Public health implications as people who stop taking HIV medications can quickly become infectious

A major goal of the federal health care law is that millions of people who currently do not have health insurance will have improved access to care. But the massive overhaul is also expected to be widely disruptive, and doctors worry that many people with chronic illness could suffer during the changeover, as KQED's Mina Kim details today on The California Report.
Kim tells the story of 33-year-old Andrew Solis who stopped taking HIV medications more than a year ago after becoming addicted to methamphetamine while in a "rocky relationship." He resumed treatment at the Oakland Highland Hospital HIV clinic last October after ending the relationship.
Solis has been able to get back in to treatment fairly easily, Kiim reports. But changes coming under the Affordable Care Act could complicate care for clinic patients, says Kathleen Clanon, chief medical officer at Highland Hospital.
From Kim's report:
"They are all poor basically. It's been 15 years or so since HIV was really a disease in the U.S. of middle-class men. It's been a disease of poverty in the U.S., really, for about 15 years now."

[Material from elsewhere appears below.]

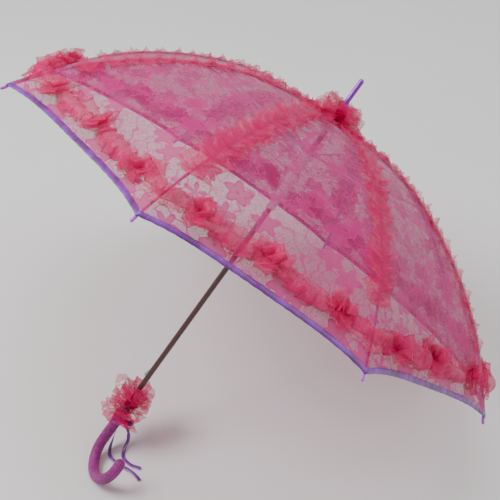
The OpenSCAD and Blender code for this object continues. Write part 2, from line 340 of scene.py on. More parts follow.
class Finish:
    """A node material and the methods that put it together."""

    def __init__(self, name):
        self.material = bpy.data.materials.new(name)
        self.material.use_nodes = True
        self.tree = self.material.node_tree
        self.tree.nodes.clear()

    def link(self, value, socket):
        if isinstance(value, Wire):
            value = value.socket
        if isinstance(value, bpy.types.NodeSocket):
            self.tree.links.new(value, socket)
        else:
            socket.default_value = value

    def node(self, kind, settings=None, values=None):
        made = self.tree.nodes.new(kind)
        for key, value in (settings or {}).items():
            setattr(made, key, value)
        for key, value in (values or {}).items():
            self.link(value, made.inputs[key])
        return made

    def cloth(self, scale_x, scale_y=None):
        """Place on the flat cloth, in units of 1/scale metres."""
        flat = self.node("ShaderNodeUVMap", {"uv_map": "cloth"}).outputs[0]
        size = (scale_x, scale_y or scale_x, 1)
        return self.node("ShaderNodeVectorMath", {"operation": "MULTIPLY"}, {0: flat, 1: size}).outputs[0]

    def place(self, scale):
        """Place in the row frame, in units of 1/scale metres."""
        spot = self.node("ShaderNodeTexCoord").outputs["Object"]
        if isinstance(scale, (int, float)):
            scale = (scale, scale, scale)
        return self.node("ShaderNodeVectorMath", {"operation": "MULTIPLY"}, {0: spot, 1: scale}).outputs[0]

    def edge(self):
        return Wire(self, self.node("ShaderNodeAttribute", {"attribute_name": "edge"}).outputs["Fac"])

    def grain(self, vector, detail=3.0, roughness=0.5):
        values = {"Vector": vector, "Scale": 1.0, "Detail": detail, "Roughness": roughness}
        return Wire(self, self.node("ShaderNodeTexNoise", None, values).outputs["Fac"])

    def cells(self, vector, feature="F1", randomness=1.0):
        values = {"Vector": vector, "Scale": 1.0, "Randomness": randomness}
        return self.node("ShaderNodeTexVoronoi", {"feature": feature}, values)

    def flowers(self, vector, petals, reach, depth, randomness):
        """Distance inside a flower's outline, and the distance from its middle, in cells."""
        cell = self.cells(vector, randomness=randomness)
        from_middle = self.node(
            "ShaderNodeVectorMath", {"operation": "SUBTRACT"}, {0: vector, 1: cell.outputs["Position"]}
        ).outputs[0]
        parts = self.node("ShaderNodeSeparateXYZ", None, {0: from_middle})
        angle = Wire(self, parts.outputs[1]).maths("ARCTAN2", parts.outputs[1], parts.outputs[0])
        tint = self.node("ShaderNodeSeparateColor", None, {0: cell.outputs["Color"]})
        turn = Wire(self, tint.outputs[0]) * 6.28
        middle = Wire(self, cell.outputs["Distance"])
        outline = (angle * petals + turn).cosine() * depth + reach
        return outline - middle, middle

    def mix(self, factor, first, second):
        made = self.node(
            "ShaderNodeMix", {"data_type": "RGBA"}, {0: factor, 6: colour(first), 7: colour(second)}
        )
        return made.outputs[2]

    def bump(self, height, strength, distance):
        values = {"Height": height, "Strength": strength, "Distance": distance}
        return self.node("ShaderNodeBump", None, values).outputs[0]

    def surface(self, **values):
        named = {key.replace("_", " ").title().replace("Ior", "IOR"): value for key, value in values.items()}
        return self.node("ShaderNodeBsdfPrincipled", None, named)

    def see_through(self, shader, tint, glow, cover):
        """Let light through the cloth by the share glow, and leave its gaps open by cover."""
        lit = self.node("ShaderNodeBsdfTranslucent", None, {"Color": colour(tint)})
        thin = self.node("ShaderNodeMixShader", None, {0: glow, 1: shader.outputs[0], 2: lit.outputs[0]})
        clear = self.node("ShaderNodeBsdfTransparent")
        return self.node("ShaderNodeMixShader", None, {0: cover, 1: clear.outputs[0], 2: thin.outputs[0]})

    def done(self, shader):
        self.node("ShaderNodeOutputMaterial", None, {"Surface": shader.outputs[0]})
        return self.material


def colour(value):
    """A colour of three parts with its alpha added, and anything else as it is."""
    return (*value, 1.0) if isinstance(value, (tuple, list)) and len(value) == 3 else value


def shade(value, factor):
    """A colour made darker or lighter."""
    return tuple(min(1.0, part * factor) for part in value)


def lace_finish(name, tint):
    """Floral lace: flowers and sprigs worked densely on a fine net."""
    f = Finish(name)
    inside, middle = f.flowers(f.cloth(26), 5, 0.36, 0.10, 0.55)
    petals = inside.ramp(-0.02, 0.02)
    outline = (inside - 0.02).away().below(0.035, 0.02)
    heart = middle.below(0.07, 0.02)
    inside_small, _ = f.flowers(f.cloth(61, 61), 4, 0.30, 0.13, 0.85)
    sprigs = inside_small.ramp(-0.03, 0.03)
    vine = (f.grain(f.cloth(34), 1.0) - 0.5).away().below(0.022, 0.015)
    worked = petals.most(sprigs * 0.85).most(vine)
    net = Wire(f, f.cells(f.cloth(520), "DISTANCE_TO_EDGE", 0.55).outputs["Distance"]).below(0.13, 0.08)
    threads = f.grain(f.cloth(900, 300), 1.0)
    cord = outline.most(heart)
    cover = (net * 0.22 + 0.50).most(worked * 0.86).most(cord * 0.96)
    shaded = f.mix(worked, shade(tint, 0.80), tint)
    shaded = f.mix(cord, shaded, shade(tint, 1.1))
    height = worked * 0.6 + cord * 0.4 + threads * 0.3
    cloth = f.surface(
        base_color=shaded,
        roughness=worked * 0.15 + 0.42,
        sheen_weight=0.35,
        sheen_roughness=0.4,
        normal=f.bump(height, 0.6, 0.0004),
    )
    return f.done(f.see_through(cloth, tint, 0.25, cover))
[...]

Right now, low-income patients without insurance get their health care paid for by the federal Ryan White program which only covers HIV related care. In order for them to get the full benefits of the Affordable Care Act, they'll need to move to a more traditional insurance-based care. For starters, they'll have to first choose an insurance carrier and a primary care doctor and Clanon says, that won't always be easy.
"Most of the information that goes to people about their choices and how they're becoming insured is going to come by snail mail, and people who are low-income frequently don't have stable addresses, and the majority of my patients don't have regular access to the internet."
If her patients don't fill out the paperwork, they will be automatically assigned to a primary doctor -- one that Clanon says is unlikely to have a specialty in HIV care. Or worse, she fears her patients won't tell their new doctor that they're infected, because of stigma surrounding people with the virus.
"I have a patient that I saw about a month ago, he needed to move in with his mom. However she was so afraid of him that she was making him eat in his room off paper plates that she would then throw away. So stigma will make it difficult for people to fix any weirdness that happens in terms of where they get assigned."
And people with HIV, Clanon says, don't have time to be away from treatment.
"Within a week, ten days, two weeks, if you stop taking your HIV medication, the virus comes back. And treatment interruptions are dangerous for people with HIV, they're dangerous for their health, and they're dangerous for our whole community because during that time that person is infectious to others."
Still, the Affordable Care Act earmarks money to deal with all that paperwork. Covered California, the state's new health insurance marketplace will soon announce grants totaling $49 million for education and outreach. Much of the money is expected to be awarded to community groups which have extensive networks in ethnic and low-income populations -- the very people who might have the most trouble navigating the new system.